What to produce
Of the lines listed below, return exactly those that run from the line containing "bed_tray();" through the line containing "cad_parts[obj.name] = obj", both included.

Supplied information
--- --- ---

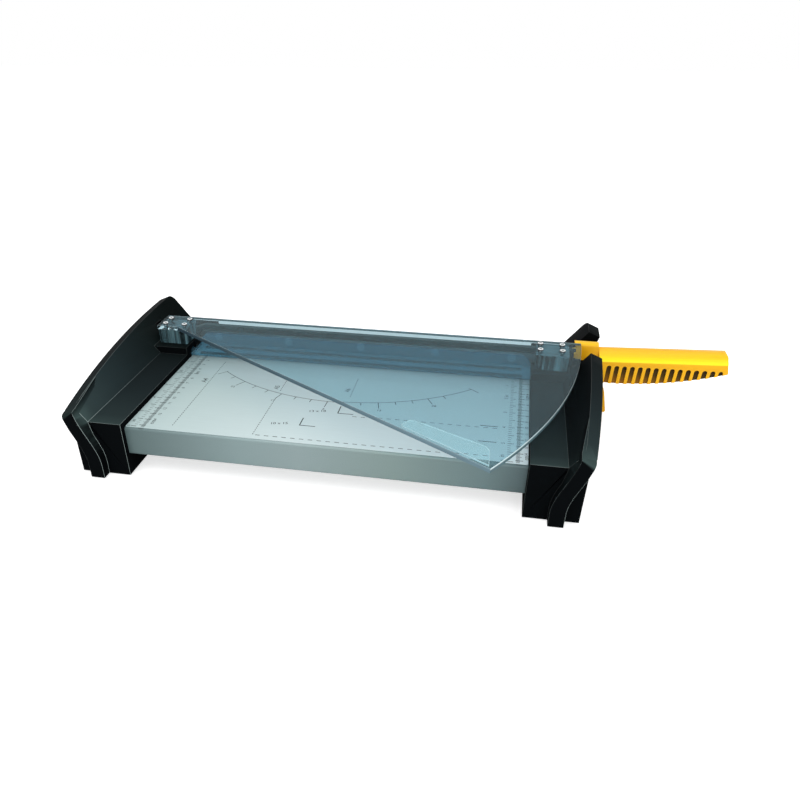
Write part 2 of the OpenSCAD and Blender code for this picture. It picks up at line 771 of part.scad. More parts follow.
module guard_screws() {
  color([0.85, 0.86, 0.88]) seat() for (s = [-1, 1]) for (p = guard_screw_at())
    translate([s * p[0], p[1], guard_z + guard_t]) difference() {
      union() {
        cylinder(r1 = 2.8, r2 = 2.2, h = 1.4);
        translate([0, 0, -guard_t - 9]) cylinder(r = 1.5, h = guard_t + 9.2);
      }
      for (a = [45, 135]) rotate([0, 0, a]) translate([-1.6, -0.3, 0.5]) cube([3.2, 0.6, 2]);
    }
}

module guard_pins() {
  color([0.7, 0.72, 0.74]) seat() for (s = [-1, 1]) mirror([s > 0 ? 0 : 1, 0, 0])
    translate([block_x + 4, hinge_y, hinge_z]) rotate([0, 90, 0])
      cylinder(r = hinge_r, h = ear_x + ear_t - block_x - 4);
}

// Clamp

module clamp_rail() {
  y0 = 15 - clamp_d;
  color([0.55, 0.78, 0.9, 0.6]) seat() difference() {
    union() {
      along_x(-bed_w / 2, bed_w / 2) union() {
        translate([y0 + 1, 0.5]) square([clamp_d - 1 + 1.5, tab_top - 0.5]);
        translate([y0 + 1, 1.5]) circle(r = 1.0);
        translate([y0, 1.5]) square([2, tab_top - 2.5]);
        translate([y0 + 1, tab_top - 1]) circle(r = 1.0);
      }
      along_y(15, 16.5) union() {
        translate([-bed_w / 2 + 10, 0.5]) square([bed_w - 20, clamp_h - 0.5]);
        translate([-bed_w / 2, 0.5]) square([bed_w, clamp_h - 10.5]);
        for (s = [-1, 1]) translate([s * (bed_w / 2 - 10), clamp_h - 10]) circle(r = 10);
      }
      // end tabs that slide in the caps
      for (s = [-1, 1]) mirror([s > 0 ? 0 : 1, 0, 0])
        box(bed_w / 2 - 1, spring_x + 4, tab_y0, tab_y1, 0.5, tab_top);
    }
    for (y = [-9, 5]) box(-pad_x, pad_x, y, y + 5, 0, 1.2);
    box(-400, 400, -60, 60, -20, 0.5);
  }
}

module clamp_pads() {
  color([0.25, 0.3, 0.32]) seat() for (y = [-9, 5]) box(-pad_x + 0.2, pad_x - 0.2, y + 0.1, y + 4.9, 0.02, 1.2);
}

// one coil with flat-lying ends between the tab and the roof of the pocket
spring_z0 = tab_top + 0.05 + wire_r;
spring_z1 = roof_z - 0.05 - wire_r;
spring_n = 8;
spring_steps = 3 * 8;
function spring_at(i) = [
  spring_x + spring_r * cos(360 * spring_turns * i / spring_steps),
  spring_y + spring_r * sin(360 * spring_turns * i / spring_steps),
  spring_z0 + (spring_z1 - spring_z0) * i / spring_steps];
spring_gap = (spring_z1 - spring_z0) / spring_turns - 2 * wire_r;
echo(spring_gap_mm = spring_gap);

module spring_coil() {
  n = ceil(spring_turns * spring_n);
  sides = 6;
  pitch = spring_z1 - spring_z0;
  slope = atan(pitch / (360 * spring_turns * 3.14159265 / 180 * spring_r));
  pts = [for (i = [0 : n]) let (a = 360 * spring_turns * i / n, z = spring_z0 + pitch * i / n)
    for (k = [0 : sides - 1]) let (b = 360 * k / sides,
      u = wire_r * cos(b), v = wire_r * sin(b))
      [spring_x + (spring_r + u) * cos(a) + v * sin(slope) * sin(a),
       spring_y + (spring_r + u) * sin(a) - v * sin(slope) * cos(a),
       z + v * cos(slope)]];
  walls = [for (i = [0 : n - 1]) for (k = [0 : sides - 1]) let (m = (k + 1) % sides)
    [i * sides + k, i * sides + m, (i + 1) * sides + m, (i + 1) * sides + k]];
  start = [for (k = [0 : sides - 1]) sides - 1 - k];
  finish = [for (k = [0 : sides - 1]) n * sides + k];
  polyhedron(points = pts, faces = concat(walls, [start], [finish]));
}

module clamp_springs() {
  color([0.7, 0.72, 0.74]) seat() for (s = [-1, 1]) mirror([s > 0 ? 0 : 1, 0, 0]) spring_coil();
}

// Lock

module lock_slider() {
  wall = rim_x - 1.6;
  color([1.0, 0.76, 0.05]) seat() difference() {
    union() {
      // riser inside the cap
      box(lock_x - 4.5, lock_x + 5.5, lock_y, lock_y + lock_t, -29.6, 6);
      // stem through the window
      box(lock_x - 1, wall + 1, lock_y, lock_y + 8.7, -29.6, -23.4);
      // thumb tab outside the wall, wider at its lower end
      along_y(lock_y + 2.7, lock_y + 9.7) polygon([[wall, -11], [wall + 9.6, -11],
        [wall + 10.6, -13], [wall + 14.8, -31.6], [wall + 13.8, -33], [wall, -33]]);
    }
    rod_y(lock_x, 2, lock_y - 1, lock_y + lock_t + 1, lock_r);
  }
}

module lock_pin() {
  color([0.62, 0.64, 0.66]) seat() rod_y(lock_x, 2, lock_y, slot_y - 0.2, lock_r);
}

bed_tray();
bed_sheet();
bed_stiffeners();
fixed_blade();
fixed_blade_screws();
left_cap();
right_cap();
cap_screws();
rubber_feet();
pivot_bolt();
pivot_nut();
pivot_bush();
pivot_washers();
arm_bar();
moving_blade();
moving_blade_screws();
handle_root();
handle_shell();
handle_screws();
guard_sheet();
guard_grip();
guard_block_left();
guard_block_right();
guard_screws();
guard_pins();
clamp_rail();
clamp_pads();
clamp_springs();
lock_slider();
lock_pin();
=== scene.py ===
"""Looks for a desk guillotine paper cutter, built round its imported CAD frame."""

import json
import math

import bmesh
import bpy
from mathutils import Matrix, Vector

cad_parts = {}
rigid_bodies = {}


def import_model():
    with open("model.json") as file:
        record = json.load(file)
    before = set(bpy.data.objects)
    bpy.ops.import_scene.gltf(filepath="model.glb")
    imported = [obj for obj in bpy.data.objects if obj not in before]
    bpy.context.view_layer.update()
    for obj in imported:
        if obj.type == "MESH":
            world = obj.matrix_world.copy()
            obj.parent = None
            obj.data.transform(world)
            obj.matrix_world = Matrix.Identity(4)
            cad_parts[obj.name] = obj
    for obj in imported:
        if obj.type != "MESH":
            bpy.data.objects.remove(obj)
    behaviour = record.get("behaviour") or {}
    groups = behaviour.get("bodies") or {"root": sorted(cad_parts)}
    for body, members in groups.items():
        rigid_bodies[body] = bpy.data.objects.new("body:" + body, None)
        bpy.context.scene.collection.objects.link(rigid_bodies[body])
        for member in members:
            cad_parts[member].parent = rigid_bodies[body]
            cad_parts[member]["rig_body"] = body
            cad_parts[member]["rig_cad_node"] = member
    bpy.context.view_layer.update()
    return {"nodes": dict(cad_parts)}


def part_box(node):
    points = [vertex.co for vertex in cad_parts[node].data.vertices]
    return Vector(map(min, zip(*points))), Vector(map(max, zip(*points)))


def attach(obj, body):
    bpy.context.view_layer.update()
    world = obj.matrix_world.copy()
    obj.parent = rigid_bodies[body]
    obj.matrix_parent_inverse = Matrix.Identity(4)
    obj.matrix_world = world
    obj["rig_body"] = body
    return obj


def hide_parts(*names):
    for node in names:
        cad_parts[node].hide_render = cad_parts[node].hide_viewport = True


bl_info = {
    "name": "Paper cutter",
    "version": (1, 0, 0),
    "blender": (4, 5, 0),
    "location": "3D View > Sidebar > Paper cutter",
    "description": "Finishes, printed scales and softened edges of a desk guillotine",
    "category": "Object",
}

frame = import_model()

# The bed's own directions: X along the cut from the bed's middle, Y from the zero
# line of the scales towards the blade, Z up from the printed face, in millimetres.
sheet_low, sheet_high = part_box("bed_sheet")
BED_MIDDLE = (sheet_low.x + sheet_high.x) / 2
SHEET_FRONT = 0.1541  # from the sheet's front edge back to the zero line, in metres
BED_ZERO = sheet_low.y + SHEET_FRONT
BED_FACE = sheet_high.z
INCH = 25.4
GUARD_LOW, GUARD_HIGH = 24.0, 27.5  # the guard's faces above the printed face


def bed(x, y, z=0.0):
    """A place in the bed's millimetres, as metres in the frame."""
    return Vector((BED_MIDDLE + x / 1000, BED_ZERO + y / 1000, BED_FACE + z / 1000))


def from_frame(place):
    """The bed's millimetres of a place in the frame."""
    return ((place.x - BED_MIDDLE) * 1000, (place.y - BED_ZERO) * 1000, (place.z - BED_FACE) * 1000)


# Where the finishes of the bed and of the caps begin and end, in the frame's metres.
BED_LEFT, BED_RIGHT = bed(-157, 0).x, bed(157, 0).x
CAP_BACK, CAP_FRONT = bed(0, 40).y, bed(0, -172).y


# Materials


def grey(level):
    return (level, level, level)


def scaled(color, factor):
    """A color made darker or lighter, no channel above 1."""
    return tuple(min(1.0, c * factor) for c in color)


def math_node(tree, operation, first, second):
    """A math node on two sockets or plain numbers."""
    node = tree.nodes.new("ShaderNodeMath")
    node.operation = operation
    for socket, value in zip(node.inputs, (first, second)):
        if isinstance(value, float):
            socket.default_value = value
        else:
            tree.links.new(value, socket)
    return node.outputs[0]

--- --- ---

Complete output
bed_tray();
bed_sheet();
bed_stiffeners();
fixed_blade();
fixed_blade_screws();
left_cap();
right_cap();
cap_screws();
rubber_feet();
pivot_bolt();
pivot_nut();
pivot_bush();
pivot_washers();
arm_bar();
moving_blade();
moving_blade_screws();
handle_root();
handle_shell();
handle_screws();
guard_sheet();
guard_grip();
guard_block_left();
guard_block_right();
guard_screws();
guard_pins();
clamp_rail();
clamp_pads();
clamp_springs();
lock_slider();
lock_pin();
=== scene.py ===
"""Looks for a desk guillotine paper cutter, built round its imported CAD frame."""

import json
import math

import bmesh
import bpy
from mathutils import Matrix, Vector

cad_parts = {}
rigid_bodies = {}


def import_model():
    with open("model.json") as file:
        record = json.load(file)
    before = set(bpy.data.objects)
    bpy.ops.import_scene.gltf(filepath="model.glb")
    imported = [obj for obj in bpy.data.objects if obj not in before]
    bpy.context.view_layer.update()
    for obj in imported:
        if obj.type == "MESH":
            world = obj.matrix_world.copy()
            obj.parent = None
            obj.data.transform(world)
            obj.matrix_world = Matrix.Identity(4)
            cad_parts[obj.name] = obj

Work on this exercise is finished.